Data for processing:
▽

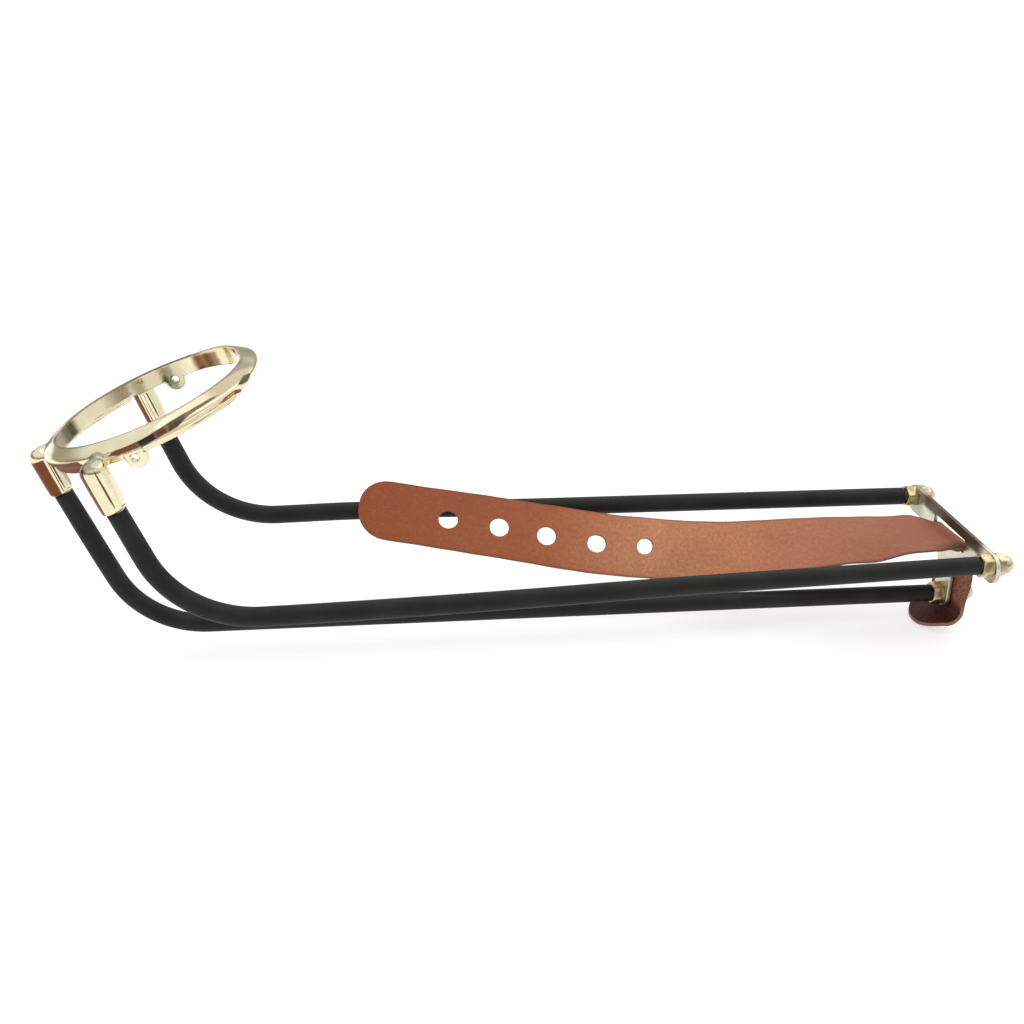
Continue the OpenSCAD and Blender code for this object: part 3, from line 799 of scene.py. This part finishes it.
# The lower one sits on the strap
outside_x, over_strap = PLATE_X + PLATE_T, 6.0
nuts_on("dome_nuts", dome_nut,
        [(outside_x + over_strap + set_out(LOW_Z), 0, LOW_Z), (outside_x, SIDE_Y, SIDE_Z),
         (outside_x, -SIDE_Y, SIDE_Z)],
        11, pale_plating, ("lower_dome_nut", "left_dome_nut", "right_dome_nut"))

# ---------------------------------------------------------------------------
# Strap: one 30 mm strip of 3 mm bridle leather, grain side out, with five punched
# holes. It runs from its rounded tip over the left rail, turns to lie flat in the
# plate's slot, folds down behind the plate and ends as a tongue under it.

STRAP_W, STRAP_T = 30.0, 3.0
HALF_W, HALF_T = STRAP_W / 2, STRAP_T / 2
# From the tip to the first hole, from hole to hole, and the flat run past the last
TIP, PITCH, PAST = 45.0, 24.8, 8.0
# Leather to the plate, the fold's inside radius, and room beside what it only lies on
LAY, FOLD_R, GAP = 0.15, 0.4, 0.3
# How it lies across the left rail, from the plate and from its tip, and its angles
CROSS_FROM_PLATE, CROSS_FROM_TIP = 271, 15
SKEW, LEAN, ARCH = math.radians(11), math.radians(33.2), math.radians(13)
# The thinned end, from the slot on, as a share of the full thickness
THIN = 0.72
hinge = np.array([PLATE_X - GAP - HALF_T, 0, SLOT_BOTTOM + LAY + HALF_T])

_, left_corner, left_end, _ = rail_path(1)
rail = unit(left_end - left_corner)
lean_up = np.array([0, math.sin(LEAN), math.cos(LEAN)])
across = unit(lean_up - rail * (lean_up @ rail))
face = np.cross(rail, across)
tail_way = rail * math.cos(SKEW) - across * math.sin(SKEW)
tail_wide = across * math.cos(SKEW) + rail * math.sin(SKEW)
crossing = (left_corner + rail * (PLATE_X - CROSS_FROM_PLATE - left_corner[0]) / rail[0]
            + face * (SLEEVE_R + GAP + HALF_T))
first_hole = crossing + tail_way * (TIP - CROSS_FROM_TIP)
tip = first_hole - tail_way * TIP
flat_len = TIP + 4 * PITCH + PAST
twist_from = tip + tail_way * flat_len
slot_from = hinge - np.array([HALF_T + GAP + 7, 0, 0])
# The twist between them is one smooth curve, by its direction at each end
span = slot_from[0] - twist_from[0]
from_tail = tail_way * span * 0.6
into_slot = span * 0.5 * np.array([math.cos(ARCH), 0, -math.sin(ARCH)])
x_way, y_way, z_way = np.eye(3)


def swell(s, middle, width):
    """A smooth rise to 1 at a run along the strap."""
    return np.exp(-((s - middle) / width) ** 2)


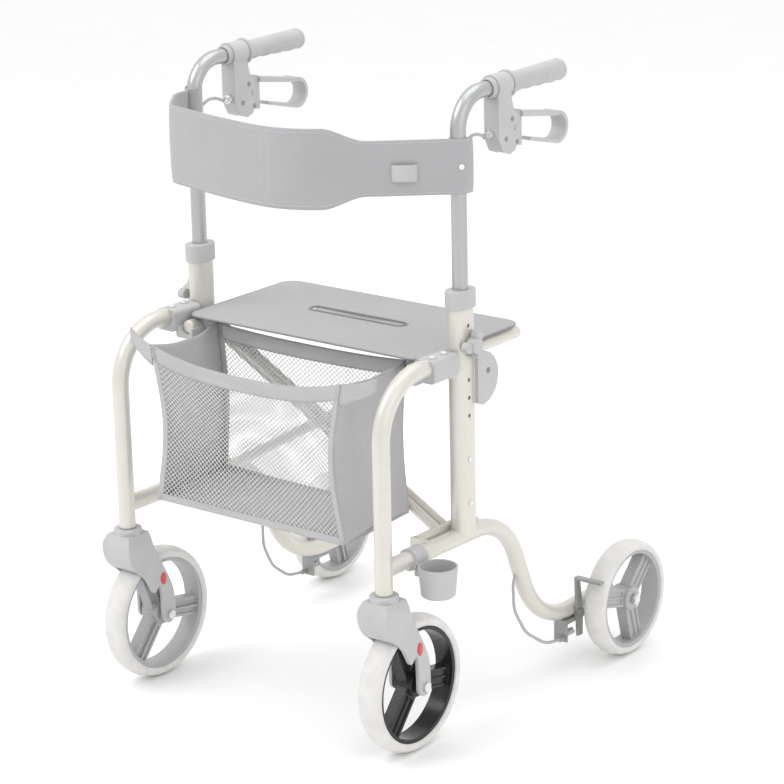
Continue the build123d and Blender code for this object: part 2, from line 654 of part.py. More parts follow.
def make_band():
    """Wide flexible strap across the front, riveted to both uprights."""
    outer = FilletPolyline(*band_route(0), radius=list(BAND_BENDS))
    inner = FilletPolyline(*band_route(BAND_T), radius=[bend - BAND_T for bend in BAND_BENDS])
    closing = [Line(outer @ 0, inner @ 0), Line(outer @ 1, inner @ 1)]
    plan = make_face(Curve() + [outer, inner] + closing)
    wall = extrude(Pos(0, 0, BAND_Z - BAND_HEIGHT_MID / 2) * plan, amount=BAND_HEIGHT_MID)
    end, mid = BAND_HEIGHT_END / 2, BAND_HEIGHT_MID / 2
    (left_wide, left_end), (right_wide, right_end) = BAND_NARROWS["left"], BAND_NARROWS["right"]
    lower = [(right_end, -end), (right_wide, -mid), (left_wide, -mid), (left_end, -end), (260, -end)]
    upper = [(x, -z) for x, z in reversed(lower)]
    plane = Plane(origin=(0, POST_Y + 50, BAND_Z), x_dir=(1, 0, 0), z_dir=(0, -1, 0))
    cutter = extrude(plane * make_face(Polyline(*lower, *upper, close=True)), amount=400)
    return wall & cutter


# ---------------------------------------------------------------- build and write
pairs = {
    "front_leg": make_front_leg(),
    "post": make_post(),
    "lower_tube": make_lower_tube(),
    "post_collar": make_collar(),
    "seat_saddle": make_saddle(),
    "frame_fasteners": make_fasteners(),
    "rear_axle": make_rear_axle(),
    "brake_anchor": make_brake_anchor(),
    "lower_cable": make_lower_cable(),
    "foot_hinge": make_foot_hinge(),
    "caster_fork": make_fork(),
    "caster_stem": make_caster_stem(),
    "front_axle": make_front_axle(),
    "front_hub": make_hub(FRONT_WHEEL_R, SIDE_X, FRONT_AXLE_Y, FRONT_PHASE),
    "front_tyre": make_tyre(FRONT_WHEEL_R, SIDE_X, FRONT_AXLE_Y),
    "rear_hub": make_hub(REAR_WHEEL_R, REAR_WHEEL_X, REAR_AXLE_Y, REAR_PHASE),
    "rear_tyre": make_tyre(REAR_WHEEL_R, REAR_WHEEL_X, REAR_AXLE_Y),
    "handle_tube": make_handle_tube(),
    "grip": make_grip(),
    "lever_housing": make_housing(),
    "brake_lever": make_lever(),
    "cable_barrel": make_barrel(),
    "upper_cable": make_upper_cable(),
    "brake_arm": make_brake_arm(),
    "clamp_knob": make_knob(),
    "seat_rail": make_seat_rail(),
}
singles = {
    "accessory_plate": make_accessory_plate(),
    "cane_cup": make_cane_cup(),
    "front_brace": make_brace("front", 1),
    "rear_brace": make_brace("rear", -1),
    "brace_bolt": make_brace_bolt(),
    "seat_panel": make_seat(),
    "basket": make_basket(),
    "back_band": make_band(),
}

for name, shape in pairs.items():
    export_step(shape, f"parts/{name}_left.step")
    export_step(mirrored(shape), f"parts/{name}_right.step")
for name, shape in singles.items():
    export_step(shape, f"parts/{name}.step")
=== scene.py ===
import bpy
import bmesh
import json
import math
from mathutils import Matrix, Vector


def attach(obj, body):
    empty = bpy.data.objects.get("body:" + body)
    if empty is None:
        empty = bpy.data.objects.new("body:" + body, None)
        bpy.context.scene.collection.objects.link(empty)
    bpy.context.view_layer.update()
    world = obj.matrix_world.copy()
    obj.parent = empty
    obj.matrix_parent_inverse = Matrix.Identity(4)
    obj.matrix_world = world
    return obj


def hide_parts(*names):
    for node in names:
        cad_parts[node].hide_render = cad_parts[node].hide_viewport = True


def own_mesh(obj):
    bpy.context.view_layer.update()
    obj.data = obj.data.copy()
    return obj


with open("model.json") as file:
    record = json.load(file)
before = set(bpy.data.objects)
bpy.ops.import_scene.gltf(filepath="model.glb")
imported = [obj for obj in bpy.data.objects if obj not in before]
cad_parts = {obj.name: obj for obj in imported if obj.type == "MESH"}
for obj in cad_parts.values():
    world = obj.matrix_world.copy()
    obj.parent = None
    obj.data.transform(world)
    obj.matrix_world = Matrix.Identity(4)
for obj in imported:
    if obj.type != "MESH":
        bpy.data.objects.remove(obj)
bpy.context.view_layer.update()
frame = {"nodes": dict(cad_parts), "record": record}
NODES = frame["nodes"]

SIDES = {"left": 1, "right": -1}  # the walking person's sides, as the sign of X
SIDE_X = 0.240                    # a side frame's middle plane
POST_Y = -0.100
LEG_Y = -0.283
FRONT_AXLE = (-0.230, 0.100)  # Y, Z
REAR_AXLE = (0.241, 0.089)
REAR_WHEEL_X = 0.286
HANDLE_TOP_Z = 0.908
SEAT_TOP_Z = 0.5484
BAND_Z = 0.814
CAMERA_TURN = (72.9774, 1.2263, 38.1019)      # degrees: tilt up from straight down, roll, turn round Z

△

Work instructions:
Reproduce each line verbatim.

Output of the exercise:
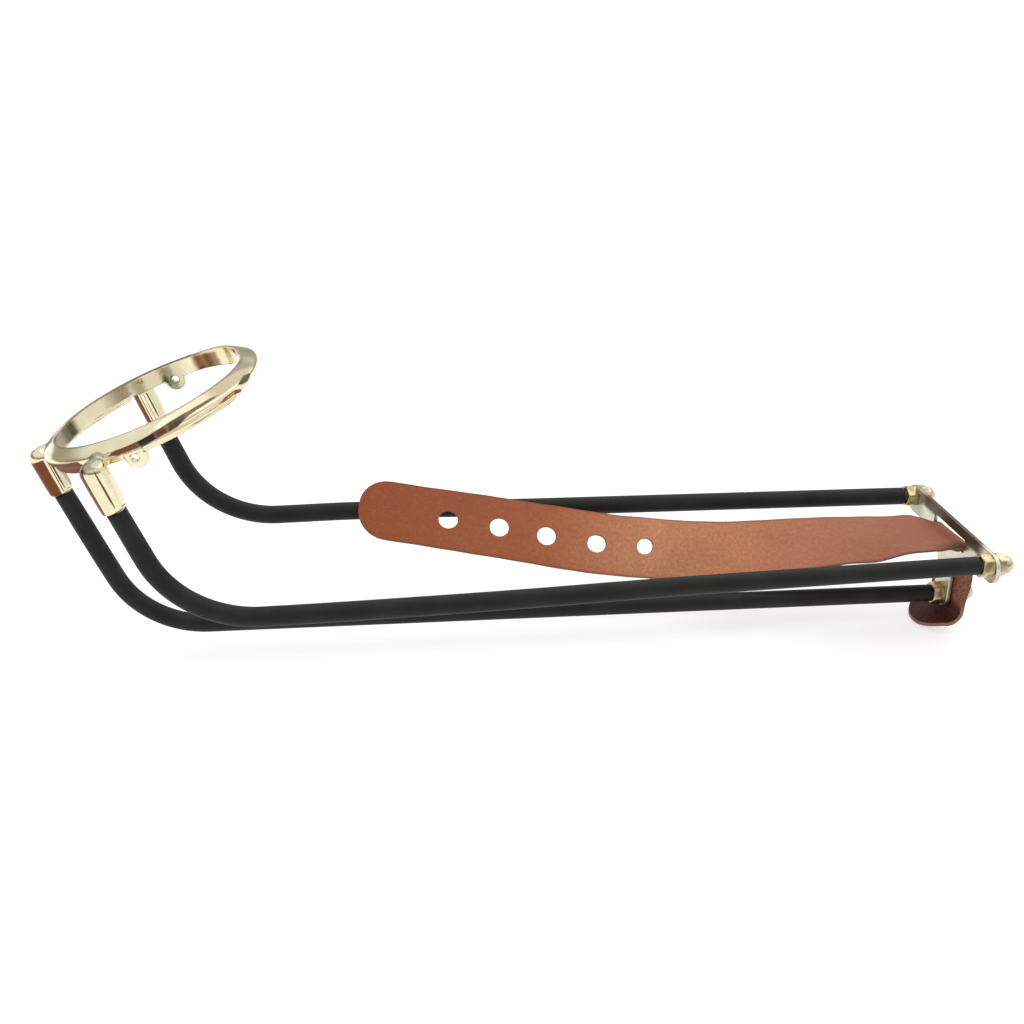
Continue the OpenSCAD and Blender code for this object: part 3, from line 799 of scene.py. This part finishes it.
# The lower one sits on the strap
outside_x, over_strap = PLATE_X + PLATE_T, 6.0
nuts_on("dome_nuts", dome_nut,
        [(outside_x + over_strap + set_out(LOW_Z), 0, LOW_Z), (outside_x, SIDE_Y, SIDE_Z),
         (outside_x, -SIDE_Y, SIDE_Z)],
        11, pale_plating, ("lower_dome_nut", "left_dome_nut", "right_dome_nut"))

# ---------------------------------------------------------------------------
# Strap: one 30 mm strip of 3 mm bridle leather, grain side out, with five punched
# holes. It runs from its rounded tip over the left rail, turns to lie flat in the
# plate's slot, folds down behind the plate and ends as a tongue under it.

STRAP_W, STRAP_T = 30.0, 3.0
HALF_W, HALF_T = STRAP_W / 2, STRAP_T / 2
# From the tip to the first hole, from hole to hole, and the flat run past the last
TIP, PITCH, PAST = 45.0, 24.8, 8.0
# Leather to the plate, the fold's inside radius, and room beside what it only lies on
LAY, FOLD_R, GAP = 0.15, 0.4, 0.3
# How it lies across the left rail, from the plate and from its tip, and its angles
CROSS_FROM_PLATE, CROSS_FROM_TIP = 271, 15
SKEW, LEAN, ARCH = math.radians(11), math.radians(33.2), math.radians(13)
# The thinned end, from the slot on, as a share of the full thickness
THIN = 0.72
hinge = np.array([PLATE_X - GAP - HALF_T, 0, SLOT_BOTTOM + LAY + HALF_T])

_, left_corner, left_end, _ = rail_path(1)
rail = unit(left_end - left_corner)
lean_up = np.array([0, math.sin(LEAN), math.cos(LEAN)])
across = unit(lean_up - rail * (lean_up @ rail))
face = np.cross(rail, across)
tail_way = rail * math.cos(SKEW) - across * math.sin(SKEW)
tail_wide = across * math.cos(SKEW) + rail * math.sin(SKEW)
crossing = (left_corner + rail * (PLATE_X - CROSS_FROM_PLATE - left_corner[0]) / rail[0]
            + face * (SLEEVE_R + GAP + HALF_T))
first_hole = crossing + tail_way * (TIP - CROSS_FROM_TIP)
tip = first_hole - tail_way * TIP
flat_len = TIP + 4 * PITCH + PAST
twist_from = tip + tail_way * flat_len
slot_from = hinge - np.array([HALF_T + GAP + 7, 0, 0])
# The twist between them is one smooth curve, by its direction at each end
span = slot_from[0] - twist_from[0]
from_tail = tail_way * span * 0.6
into_slot = span * 0.5 * np.array([math.cos(ARCH), 0, -math.sin(ARCH)])
x_way, y_way, z_way = np.eye(3)


def swell(s, middle, width):
    """A smooth rise to 1 at a run along the strap."""
    return np.exp(-((s - middle) / width) ** 2)


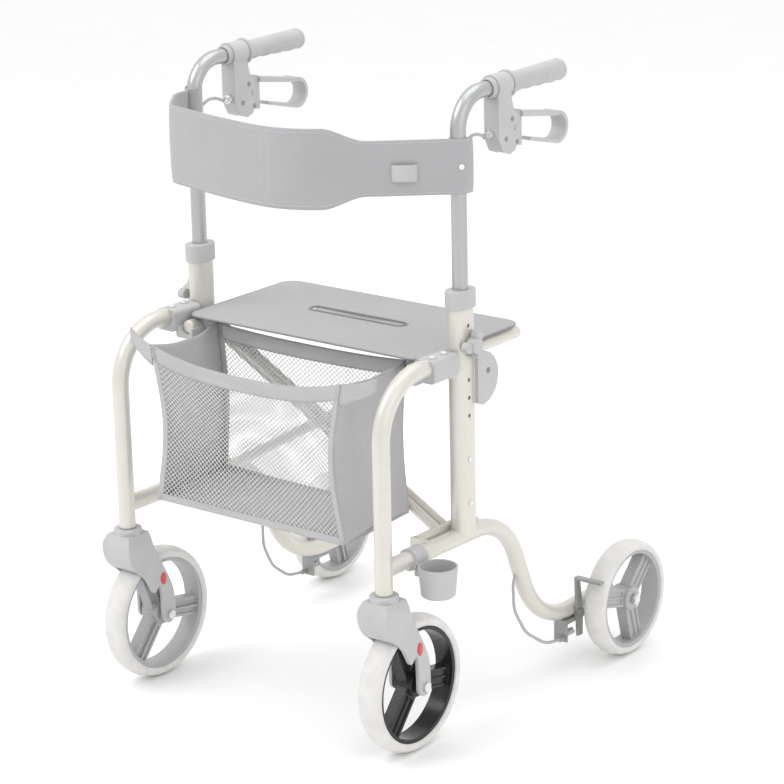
Continue the build123d and Blender code for this object: part 2, from line 654 of part.py. More parts follow.
def make_band():
    """Wide flexible strap across the front, riveted to both uprights."""
    outer = FilletPolyline(*band_route(0), radius=list(BAND_BENDS))
    inner = FilletPolyline(*band_route(BAND_T), radius=[bend - BAND_T for bend in BAND_BENDS])
    closing = [Line(outer @ 0, inner @ 0), Line(outer @ 1, inner @ 1)]
    plan = make_face(Curve() + [outer, inner] + closing)
    wall = extrude(Pos(0, 0, BAND_Z - BAND_HEIGHT_MID / 2) * plan, amount=BAND_HEIGHT_MID)
    end, mid = BAND_HEIGHT_END / 2, BAND_HEIGHT_MID / 2
    (left_wide, left_end), (right_wide, right_end) = BAND_NARROWS["left"], BAND_NARROWS["right"]
    lower = [(right_end, -end), (right_wide, -mid), (left_wide, -mid), (left_end, -end), (260, -end)]
    upper = [(x, -z) for x, z in reversed(lower)]
    plane = Plane(origin=(0, POST_Y + 50, BAND_Z), x_dir=(1, 0, 0), z_dir=(0, -1, 0))
    cutter = extrude(plane * make_face(Polyline(*lower, *upper, close=True)), amount=400)
    return wall & cutter


# ---------------------------------------------------------------- build and write
pairs = {
    "front_leg": make_front_leg(),
    "post": make_post(),
    "lower_tube": make_lower_tube(),
    "post_collar": make_collar(),
    "seat_saddle": make_saddle(),
    "frame_fasteners": make_fasteners(),
    "rear_axle": make_rear_axle(),
    "brake_anchor": make_brake_anchor(),
    "lower_cable": make_lower_cable(),
    "foot_hinge": make_foot_hinge(),
    "caster_fork": make_fork(),
    "caster_stem": make_caster_stem(),
    "front_axle": make_front_axle(),
    "front_hub": make_hub(FRONT_WHEEL_R, SIDE_X, FRONT_AXLE_Y, FRONT_PHASE),
    "front_tyre": make_tyre(FRONT_WHEEL_R, SIDE_X, FRONT_AXLE_Y),
    "rear_hub": make_hub(REAR_WHEEL_R, REAR_WHEEL_X, REAR_AXLE_Y, REAR_PHASE),
    "rear_tyre": make_tyre(REAR_WHEEL_R, REAR_WHEEL_X, REAR_AXLE_Y),
    "handle_tube": make_handle_tube(),
    "grip": make_grip(),
    "lever_housing": make_housing(),
    "brake_lever": make_lever(),
    "cable_barrel": make_barrel(),
    "upper_cable": make_upper_cable(),
    "brake_arm": make_brake_arm(),
    "clamp_knob": make_knob(),
    "seat_rail": make_seat_rail(),
}
singles = {
    "accessory_plate": make_accessory_plate(),
    "cane_cup": make_cane_cup(),
    "front_brace": make_brace("front", 1),
    "rear_brace": make_brace("rear", -1),
    "brace_bolt": make_brace_bolt(),
    "seat_panel": make_seat(),
    "basket": make_basket(),
    "back_band": make_band(),
}

for name, shape in pairs.items():
    export_step(shape, f"parts/{name}_left.step")
    export_step(mirrored(shape), f"parts/{name}_right.step")
for name, shape in singles.items():
    export_step(shape, f"parts/{name}.step")
=== scene.py ===
import bpy
import bmesh
import json
import math
from mathutils import Matrix, Vector


def attach(obj, body):
    empty = bpy.data.objects.get("body:" + body)
    if empty is None:
        empty = bpy.data.objects.new("body:" + body, None)
        bpy.context.scene.collection.objects.link(empty)
    bpy.context.view_layer.update()
    world = obj.matrix_world.copy()
    obj.parent = empty
    obj.matrix_parent_inverse = Matrix.Identity(4)
    obj.matrix_world = world
    return obj


def hide_parts(*names):
    for node in names:
        cad_parts[node].hide_render = cad_parts[node].hide_viewport = True


def own_mesh(obj):
    bpy.context.view_layer.update()
    obj.data = obj.data.copy()
    return obj


with open("model.json") as file:
    record = json.load(file)
before = set(bpy.data.objects)
bpy.ops.import_scene.gltf(filepath="model.glb")
imported = [obj for obj in bpy.data.objects if obj not in before]
cad_parts = {obj.name: obj for obj in imported if obj.type == "MESH"}
for obj in cad_parts.values():
    world = obj.matrix_world.copy()
    obj.parent = None
    obj.data.transform(world)
    obj.matrix_world = Matrix.Identity(4)
for obj in imported:
    if obj.type != "MESH":
        bpy.data.objects.remove(obj)
bpy.context.view_layer.update()
frame = {"nodes": dict(cad_parts), "record": record}
NODES = frame["nodes"]

SIDES = {"left": 1, "right": -1}  # the walking person's sides, as the sign of X
SIDE_X = 0.240                    # a side frame's middle plane
POST_Y = -0.100
LEG_Y = -0.283
FRONT_AXLE = (-0.230, 0.100)  # Y, Z
REAR_AXLE = (0.241, 0.089)
REAR_WHEEL_X = 0.286
HANDLE_TOP_Z = 0.908
SEAT_TOP_Z = 0.5484
BAND_Z = 0.814
CAMERA_TURN = (72.9774, 1.2263, 38.1019)      # degrees: tilt up from straight down, roll, turn round Z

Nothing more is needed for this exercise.